# Start of Dataset section

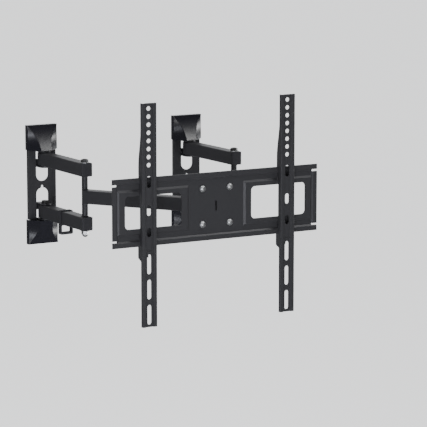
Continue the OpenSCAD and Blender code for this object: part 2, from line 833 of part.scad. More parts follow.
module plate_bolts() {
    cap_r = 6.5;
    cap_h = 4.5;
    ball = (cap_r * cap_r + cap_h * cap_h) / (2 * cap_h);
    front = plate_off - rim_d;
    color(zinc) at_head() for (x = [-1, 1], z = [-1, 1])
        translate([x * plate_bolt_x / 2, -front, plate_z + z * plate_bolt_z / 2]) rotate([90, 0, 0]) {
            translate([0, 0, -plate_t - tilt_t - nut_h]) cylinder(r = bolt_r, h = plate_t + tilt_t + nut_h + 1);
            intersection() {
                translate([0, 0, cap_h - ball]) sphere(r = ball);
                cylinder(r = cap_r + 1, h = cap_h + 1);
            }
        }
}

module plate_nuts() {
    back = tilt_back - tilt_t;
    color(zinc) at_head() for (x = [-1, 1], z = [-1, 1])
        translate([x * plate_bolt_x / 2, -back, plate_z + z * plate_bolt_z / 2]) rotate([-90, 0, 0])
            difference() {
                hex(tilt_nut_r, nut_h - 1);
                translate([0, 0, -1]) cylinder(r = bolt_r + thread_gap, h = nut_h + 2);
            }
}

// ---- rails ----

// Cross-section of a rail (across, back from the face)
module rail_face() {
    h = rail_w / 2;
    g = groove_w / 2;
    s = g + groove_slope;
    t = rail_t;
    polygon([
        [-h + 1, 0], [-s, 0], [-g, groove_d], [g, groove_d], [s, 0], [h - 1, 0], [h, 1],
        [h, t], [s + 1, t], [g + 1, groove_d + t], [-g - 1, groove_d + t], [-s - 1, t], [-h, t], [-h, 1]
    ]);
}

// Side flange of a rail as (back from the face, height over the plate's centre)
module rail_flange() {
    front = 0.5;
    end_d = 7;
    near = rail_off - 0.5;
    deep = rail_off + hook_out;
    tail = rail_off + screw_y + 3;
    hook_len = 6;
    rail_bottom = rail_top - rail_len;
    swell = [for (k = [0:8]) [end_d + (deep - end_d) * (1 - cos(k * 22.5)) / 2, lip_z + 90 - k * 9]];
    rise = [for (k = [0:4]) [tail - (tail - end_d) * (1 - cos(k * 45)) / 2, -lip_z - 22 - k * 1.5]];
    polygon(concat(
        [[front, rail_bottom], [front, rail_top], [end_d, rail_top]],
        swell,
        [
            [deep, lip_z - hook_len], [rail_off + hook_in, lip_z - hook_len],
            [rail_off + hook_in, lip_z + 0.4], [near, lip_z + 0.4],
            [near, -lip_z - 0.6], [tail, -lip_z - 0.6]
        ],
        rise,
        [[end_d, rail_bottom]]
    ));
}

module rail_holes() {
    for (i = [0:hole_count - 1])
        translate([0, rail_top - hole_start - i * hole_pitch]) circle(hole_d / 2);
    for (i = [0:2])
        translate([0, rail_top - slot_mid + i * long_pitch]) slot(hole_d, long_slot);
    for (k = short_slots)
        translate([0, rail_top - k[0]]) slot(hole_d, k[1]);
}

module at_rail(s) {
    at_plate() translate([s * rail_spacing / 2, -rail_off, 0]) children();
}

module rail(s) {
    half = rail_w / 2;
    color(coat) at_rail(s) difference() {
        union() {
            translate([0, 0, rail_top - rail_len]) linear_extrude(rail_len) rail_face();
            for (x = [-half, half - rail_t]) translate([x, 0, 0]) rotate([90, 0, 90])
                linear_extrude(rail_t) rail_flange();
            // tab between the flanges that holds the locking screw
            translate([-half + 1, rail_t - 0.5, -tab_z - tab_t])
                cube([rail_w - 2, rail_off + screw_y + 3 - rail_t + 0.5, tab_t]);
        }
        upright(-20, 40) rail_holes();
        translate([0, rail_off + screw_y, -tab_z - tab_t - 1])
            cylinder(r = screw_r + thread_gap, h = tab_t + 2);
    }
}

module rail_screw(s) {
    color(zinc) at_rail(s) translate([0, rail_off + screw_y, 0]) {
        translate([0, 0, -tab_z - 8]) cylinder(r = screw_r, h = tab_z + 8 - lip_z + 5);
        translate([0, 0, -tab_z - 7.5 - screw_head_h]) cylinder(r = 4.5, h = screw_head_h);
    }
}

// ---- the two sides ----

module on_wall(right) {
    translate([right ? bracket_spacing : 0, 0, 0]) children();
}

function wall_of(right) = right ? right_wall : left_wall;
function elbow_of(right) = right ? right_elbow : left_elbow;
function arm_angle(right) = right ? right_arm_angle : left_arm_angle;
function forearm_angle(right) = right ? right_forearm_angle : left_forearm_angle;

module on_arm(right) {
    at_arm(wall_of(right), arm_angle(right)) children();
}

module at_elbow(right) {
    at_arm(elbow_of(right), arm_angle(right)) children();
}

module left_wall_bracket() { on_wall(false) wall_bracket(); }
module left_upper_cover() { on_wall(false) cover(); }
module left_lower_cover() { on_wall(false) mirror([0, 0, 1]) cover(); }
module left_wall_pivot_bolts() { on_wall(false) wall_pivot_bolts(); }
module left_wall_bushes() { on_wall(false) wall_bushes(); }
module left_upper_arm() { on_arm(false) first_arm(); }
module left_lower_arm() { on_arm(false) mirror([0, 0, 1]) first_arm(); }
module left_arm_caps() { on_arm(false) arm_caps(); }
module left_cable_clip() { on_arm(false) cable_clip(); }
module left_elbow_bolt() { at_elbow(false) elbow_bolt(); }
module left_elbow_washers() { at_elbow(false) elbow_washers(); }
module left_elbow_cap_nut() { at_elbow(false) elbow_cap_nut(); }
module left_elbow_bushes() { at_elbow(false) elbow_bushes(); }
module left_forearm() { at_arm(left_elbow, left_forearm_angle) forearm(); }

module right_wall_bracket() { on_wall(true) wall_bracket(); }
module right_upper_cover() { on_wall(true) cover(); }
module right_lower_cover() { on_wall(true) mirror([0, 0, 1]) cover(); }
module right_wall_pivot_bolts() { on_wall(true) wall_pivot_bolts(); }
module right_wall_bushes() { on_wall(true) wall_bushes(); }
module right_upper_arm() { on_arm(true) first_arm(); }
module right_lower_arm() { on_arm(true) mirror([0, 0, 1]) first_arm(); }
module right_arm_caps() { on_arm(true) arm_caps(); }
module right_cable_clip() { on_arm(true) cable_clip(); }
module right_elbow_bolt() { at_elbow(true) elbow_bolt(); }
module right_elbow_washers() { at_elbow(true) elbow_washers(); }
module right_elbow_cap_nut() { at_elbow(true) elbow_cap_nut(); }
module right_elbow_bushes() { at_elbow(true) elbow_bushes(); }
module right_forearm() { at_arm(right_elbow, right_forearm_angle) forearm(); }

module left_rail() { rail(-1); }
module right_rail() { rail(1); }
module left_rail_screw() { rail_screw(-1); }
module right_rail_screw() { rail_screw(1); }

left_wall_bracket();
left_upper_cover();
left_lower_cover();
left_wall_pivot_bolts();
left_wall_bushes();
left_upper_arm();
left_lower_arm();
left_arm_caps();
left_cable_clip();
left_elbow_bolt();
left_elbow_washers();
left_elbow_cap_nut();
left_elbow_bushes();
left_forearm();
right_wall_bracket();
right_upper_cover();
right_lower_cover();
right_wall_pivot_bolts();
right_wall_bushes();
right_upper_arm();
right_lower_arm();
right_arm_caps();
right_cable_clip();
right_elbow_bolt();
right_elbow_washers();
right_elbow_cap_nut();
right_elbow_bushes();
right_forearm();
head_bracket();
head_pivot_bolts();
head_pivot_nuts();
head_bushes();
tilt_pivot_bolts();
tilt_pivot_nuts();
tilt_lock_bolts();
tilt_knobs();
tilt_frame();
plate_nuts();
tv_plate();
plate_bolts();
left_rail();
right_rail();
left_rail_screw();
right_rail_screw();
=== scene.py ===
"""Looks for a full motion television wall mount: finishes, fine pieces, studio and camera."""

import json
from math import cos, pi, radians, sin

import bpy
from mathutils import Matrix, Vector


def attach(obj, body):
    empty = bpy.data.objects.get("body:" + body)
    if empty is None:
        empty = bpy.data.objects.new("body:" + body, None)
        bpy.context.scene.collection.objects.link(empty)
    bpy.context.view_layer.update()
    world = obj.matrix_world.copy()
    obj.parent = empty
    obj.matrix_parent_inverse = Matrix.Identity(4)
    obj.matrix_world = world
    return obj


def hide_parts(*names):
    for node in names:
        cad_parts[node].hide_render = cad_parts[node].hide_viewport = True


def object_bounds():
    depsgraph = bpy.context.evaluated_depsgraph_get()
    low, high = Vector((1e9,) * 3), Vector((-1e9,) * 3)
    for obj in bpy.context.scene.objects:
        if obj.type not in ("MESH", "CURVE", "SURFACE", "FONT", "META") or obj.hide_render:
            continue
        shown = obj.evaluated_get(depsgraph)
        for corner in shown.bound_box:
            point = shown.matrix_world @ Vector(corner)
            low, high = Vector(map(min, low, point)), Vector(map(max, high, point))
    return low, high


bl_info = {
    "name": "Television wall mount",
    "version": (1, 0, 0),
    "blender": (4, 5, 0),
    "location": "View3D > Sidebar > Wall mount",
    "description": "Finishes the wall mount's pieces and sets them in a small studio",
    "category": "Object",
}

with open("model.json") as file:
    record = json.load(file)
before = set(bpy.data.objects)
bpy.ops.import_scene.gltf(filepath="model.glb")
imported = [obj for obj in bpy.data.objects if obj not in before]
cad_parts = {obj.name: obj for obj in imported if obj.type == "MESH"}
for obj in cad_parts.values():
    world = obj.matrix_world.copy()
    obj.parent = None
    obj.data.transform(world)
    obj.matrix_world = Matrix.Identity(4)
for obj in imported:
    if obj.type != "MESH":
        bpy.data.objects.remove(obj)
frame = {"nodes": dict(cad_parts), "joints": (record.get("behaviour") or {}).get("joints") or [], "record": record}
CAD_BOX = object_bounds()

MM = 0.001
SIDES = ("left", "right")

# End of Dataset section

Give again, word for word, only the lines running from the line with "left_wall_bracket();" through the line with "for node in"; include both of those lines.

left_wall_bracket();
left_upper_cover();
left_lower_cover();
left_wall_pivot_bolts();
left_wall_bushes();
left_upper_arm();
left_lower_arm();
left_arm_caps();
left_cable_clip();
left_elbow_bolt();
left_elbow_washers();
left_elbow_cap_nut();
left_elbow_bushes();
left_forearm();
right_wall_bracket();
right_upper_cover();
right_lower_cover();
right_wall_pivot_bolts();
right_wall_bushes();
right_upper_arm();
right_lower_arm();
right_arm_caps();
right_cable_clip();
right_elbow_bolt();
right_elbow_washers();
right_elbow_cap_nut();
right_elbow_bushes();
right_forearm();
head_bracket();
head_pivot_bolts();
head_pivot_nuts();
head_bushes();
tilt_pivot_bolts();
tilt_pivot_nuts();
tilt_lock_bolts();
tilt_knobs();
tilt_frame();
plate_nuts();
tv_plate();
plate_bolts();
left_rail();
right_rail();
left_rail_screw();
right_rail_screw();
=== scene.py ===
"""Looks for a full motion television wall mount: finishes, fine pieces, studio and camera."""

import json
from math import cos, pi, radians, sin

import bpy
from mathutils import Matrix, Vector


def attach(obj, body):
    empty = bpy.data.objects.get("body:" + body)
    if empty is None:
        empty = bpy.data.objects.new("body:" + body, None)
        bpy.context.scene.collection.objects.link(empty)
    bpy.context.view_layer.update()
    world = obj.matrix_world.copy()
    obj.parent = empty
    obj.matrix_parent_inverse = Matrix.Identity(4)
    obj.matrix_world = world
    return obj


def hide_parts(*names):
    for node in names:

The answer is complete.